Exactly the lines from the one with "Reconstruct the object" to the one with "end_lip_radius = 1.25", both included, are to be printed again; leave out the rest.
╔══
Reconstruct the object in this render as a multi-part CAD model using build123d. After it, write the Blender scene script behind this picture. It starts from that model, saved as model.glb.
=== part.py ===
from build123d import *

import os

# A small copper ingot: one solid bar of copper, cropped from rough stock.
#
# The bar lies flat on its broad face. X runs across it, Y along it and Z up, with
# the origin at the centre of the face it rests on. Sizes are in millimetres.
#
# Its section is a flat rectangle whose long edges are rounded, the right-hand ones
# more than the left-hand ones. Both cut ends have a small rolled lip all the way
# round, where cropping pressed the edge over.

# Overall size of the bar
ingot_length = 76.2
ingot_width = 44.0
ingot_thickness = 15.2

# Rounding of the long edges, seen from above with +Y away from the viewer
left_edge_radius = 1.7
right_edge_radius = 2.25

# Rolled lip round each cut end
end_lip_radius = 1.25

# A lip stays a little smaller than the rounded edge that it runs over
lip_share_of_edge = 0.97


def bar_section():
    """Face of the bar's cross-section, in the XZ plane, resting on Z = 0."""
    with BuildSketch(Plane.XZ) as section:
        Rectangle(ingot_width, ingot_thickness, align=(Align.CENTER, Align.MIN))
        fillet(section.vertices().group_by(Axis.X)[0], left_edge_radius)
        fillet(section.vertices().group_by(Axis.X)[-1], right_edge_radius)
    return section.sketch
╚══
╔══
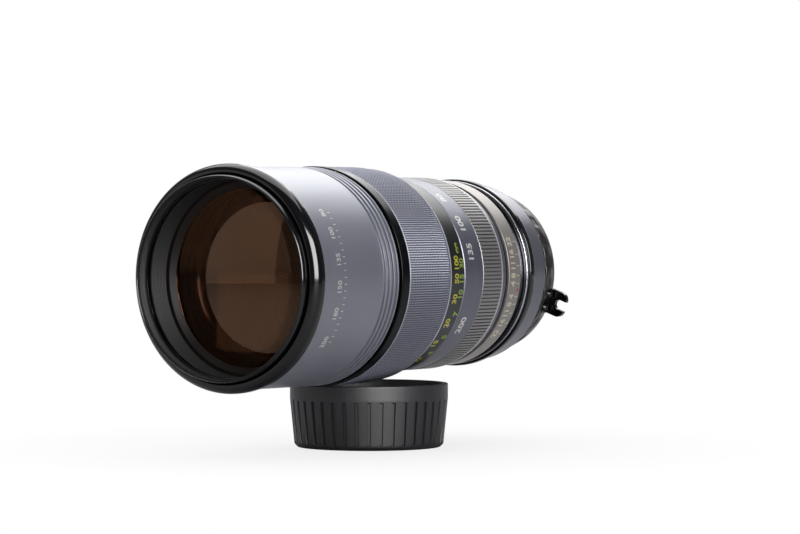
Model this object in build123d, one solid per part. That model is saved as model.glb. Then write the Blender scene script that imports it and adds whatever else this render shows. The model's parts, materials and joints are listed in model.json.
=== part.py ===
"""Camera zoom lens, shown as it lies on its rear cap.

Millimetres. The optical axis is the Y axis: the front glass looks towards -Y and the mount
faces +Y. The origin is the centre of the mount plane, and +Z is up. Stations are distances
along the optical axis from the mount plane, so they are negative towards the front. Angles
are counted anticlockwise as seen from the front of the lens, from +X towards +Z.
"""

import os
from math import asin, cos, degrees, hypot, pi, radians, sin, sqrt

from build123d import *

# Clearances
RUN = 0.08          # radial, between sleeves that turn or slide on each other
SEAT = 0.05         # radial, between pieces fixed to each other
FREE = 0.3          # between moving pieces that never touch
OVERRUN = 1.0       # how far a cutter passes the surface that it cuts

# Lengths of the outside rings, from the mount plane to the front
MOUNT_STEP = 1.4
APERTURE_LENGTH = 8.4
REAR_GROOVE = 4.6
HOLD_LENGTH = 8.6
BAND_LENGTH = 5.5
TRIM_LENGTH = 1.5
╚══
╔══
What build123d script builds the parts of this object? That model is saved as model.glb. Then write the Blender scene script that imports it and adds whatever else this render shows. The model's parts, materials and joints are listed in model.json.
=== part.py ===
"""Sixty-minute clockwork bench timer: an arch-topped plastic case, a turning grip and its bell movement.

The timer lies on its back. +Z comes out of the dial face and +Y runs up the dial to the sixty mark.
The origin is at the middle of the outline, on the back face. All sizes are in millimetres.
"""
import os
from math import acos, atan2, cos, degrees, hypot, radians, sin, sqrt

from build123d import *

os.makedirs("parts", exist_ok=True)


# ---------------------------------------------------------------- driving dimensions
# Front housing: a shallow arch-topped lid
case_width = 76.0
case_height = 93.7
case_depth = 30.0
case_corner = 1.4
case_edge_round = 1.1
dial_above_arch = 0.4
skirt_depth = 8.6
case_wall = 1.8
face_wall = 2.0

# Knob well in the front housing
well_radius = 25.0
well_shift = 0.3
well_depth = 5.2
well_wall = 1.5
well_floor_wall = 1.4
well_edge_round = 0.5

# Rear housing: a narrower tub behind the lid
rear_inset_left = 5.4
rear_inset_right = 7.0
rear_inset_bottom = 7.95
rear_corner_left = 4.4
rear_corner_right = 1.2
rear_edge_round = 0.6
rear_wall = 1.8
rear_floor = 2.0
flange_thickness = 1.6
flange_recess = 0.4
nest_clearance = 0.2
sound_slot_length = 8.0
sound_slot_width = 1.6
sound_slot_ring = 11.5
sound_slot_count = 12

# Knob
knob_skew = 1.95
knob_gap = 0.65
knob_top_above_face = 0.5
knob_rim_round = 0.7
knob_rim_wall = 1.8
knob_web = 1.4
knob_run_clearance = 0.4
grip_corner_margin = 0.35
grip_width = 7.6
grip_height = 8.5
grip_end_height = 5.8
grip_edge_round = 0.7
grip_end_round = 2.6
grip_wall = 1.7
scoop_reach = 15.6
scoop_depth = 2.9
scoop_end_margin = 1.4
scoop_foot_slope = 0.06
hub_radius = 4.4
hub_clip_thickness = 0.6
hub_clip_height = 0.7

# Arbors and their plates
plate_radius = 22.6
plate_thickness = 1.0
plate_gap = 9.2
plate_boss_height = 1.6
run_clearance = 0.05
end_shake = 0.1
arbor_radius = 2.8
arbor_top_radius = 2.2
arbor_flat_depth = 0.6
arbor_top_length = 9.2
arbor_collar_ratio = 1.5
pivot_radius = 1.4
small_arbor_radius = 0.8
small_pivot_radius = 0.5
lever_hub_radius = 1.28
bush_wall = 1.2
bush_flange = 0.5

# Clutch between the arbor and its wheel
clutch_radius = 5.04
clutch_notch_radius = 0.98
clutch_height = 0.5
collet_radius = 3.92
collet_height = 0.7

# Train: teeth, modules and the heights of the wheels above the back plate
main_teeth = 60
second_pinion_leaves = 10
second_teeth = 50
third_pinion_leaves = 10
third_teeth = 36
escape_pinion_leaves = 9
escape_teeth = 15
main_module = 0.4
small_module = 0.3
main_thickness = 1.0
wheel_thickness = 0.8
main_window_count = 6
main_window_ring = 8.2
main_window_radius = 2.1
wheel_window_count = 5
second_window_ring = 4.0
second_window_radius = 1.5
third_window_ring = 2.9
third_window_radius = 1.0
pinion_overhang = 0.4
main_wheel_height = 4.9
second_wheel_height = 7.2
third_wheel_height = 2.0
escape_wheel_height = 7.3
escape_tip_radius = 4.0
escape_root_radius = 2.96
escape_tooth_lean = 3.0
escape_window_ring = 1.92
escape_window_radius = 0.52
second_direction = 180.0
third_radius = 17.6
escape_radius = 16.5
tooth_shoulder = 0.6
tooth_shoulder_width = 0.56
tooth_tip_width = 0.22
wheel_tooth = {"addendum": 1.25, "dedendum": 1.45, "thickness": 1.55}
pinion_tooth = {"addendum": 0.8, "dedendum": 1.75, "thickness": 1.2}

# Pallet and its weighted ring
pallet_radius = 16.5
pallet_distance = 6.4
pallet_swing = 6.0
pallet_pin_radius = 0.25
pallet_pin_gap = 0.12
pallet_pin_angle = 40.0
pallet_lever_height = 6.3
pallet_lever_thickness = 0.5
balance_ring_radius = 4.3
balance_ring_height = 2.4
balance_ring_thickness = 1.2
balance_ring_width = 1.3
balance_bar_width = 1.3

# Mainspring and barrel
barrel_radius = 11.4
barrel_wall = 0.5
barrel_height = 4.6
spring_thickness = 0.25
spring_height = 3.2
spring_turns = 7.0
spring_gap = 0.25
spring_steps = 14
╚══
ANSWER TO THE EXERCISE:
Reconstruct the object in this render as a multi-part CAD model using build123d. After it, write the Blender scene script behind this picture. It starts from that model, saved as model.glb.
=== part.py ===
from build123d import *

import os

# A small copper ingot: one solid bar of copper, cropped from rough stock.
#
# The bar lies flat on its broad face. X runs across it, Y along it and Z up, with
# the origin at the centre of the face it rests on. Sizes are in millimetres.
#
# Its section is a flat rectangle whose long edges are rounded, the right-hand ones
# more than the left-hand ones. Both cut ends have a small rolled lip all the way
# round, where cropping pressed the edge over.

# Overall size of the bar
ingot_length = 76.2
ingot_width = 44.0
ingot_thickness = 15.2

# Rounding of the long edges, seen from above with +Y away from the viewer
left_edge_radius = 1.7
right_edge_radius = 2.25

# Rolled lip round each cut end
end_lip_radius = 1.25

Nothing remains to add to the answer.